Friday, February 13, 2015

It's all Welsh to me


Had a med student trail me around for a few hours this evening.  He seemed like a decent guy, in that he was interested in discussing things other than medicine.  As a result, when he asked me to sign his "attendance book" (to prove that he bothered to turn up, a program probably instigated as a direct result of students like me who took the university's unofficial slogan of "Teach Yourself Medicine" rather too literally), I wrote some feedback in there to the effect that I thought his pronunciation was excellent and that I appreciated his willingness to contribute anecdotes from his extensive and esoteric background knowledge.

We had this strange conversation where somehow he ended up explaining the etymology of the word "dysdiadokinesia" to me.  Because it relates to Alexander the Great and his successors, I ended up talking to him about Ptolemy, and because that sounds vaguely like Potomac we ended up talking about the American civil war and Washington crossing the Delaware river.

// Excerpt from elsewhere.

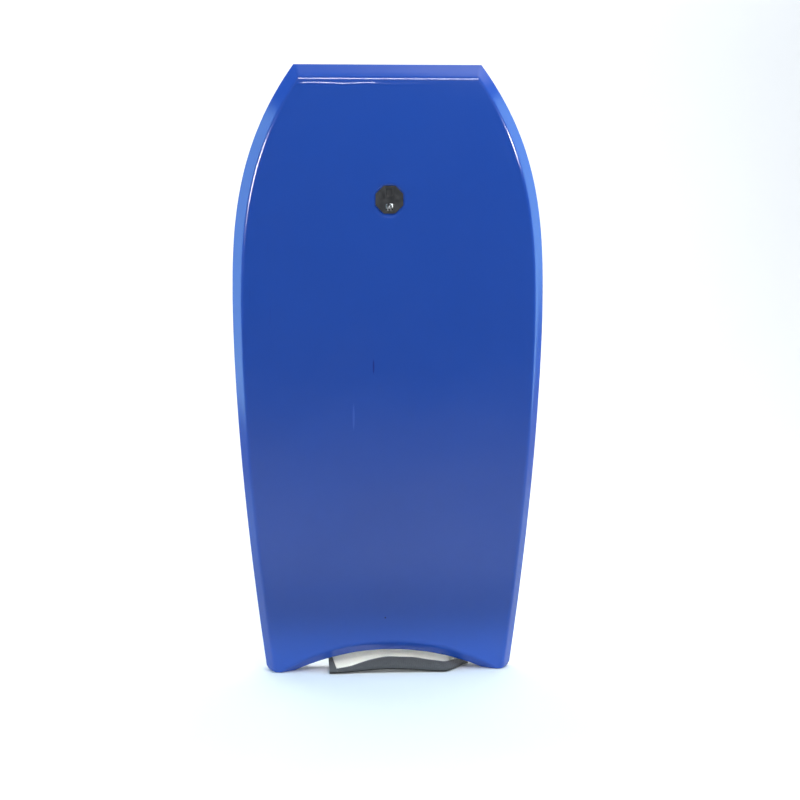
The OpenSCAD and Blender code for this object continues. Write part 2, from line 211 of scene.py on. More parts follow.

Interestingly, when I got home I attempted to verify the etymology of dysdiadokinesia and found it less easy than I expected.  I ended up trying to use Google Translate to translate the word "diadochos" from Greek into English, but Google insisted that "diadochos" is actually Welsh.  Welsh for "diadochos" in fact.  However did we live before Google?

So then I tried translating "diadochos" from Welsh into Greek, and got "Διάδοχος", which I then translated back into English and got "successor".  The Diadochi were indeed the Macedonian successors of Alexander the Great, like Ptolemy (who ruled in Egypt).

But I'm still not so clear on what that has to do with dysdiadokinesia.  Oh well.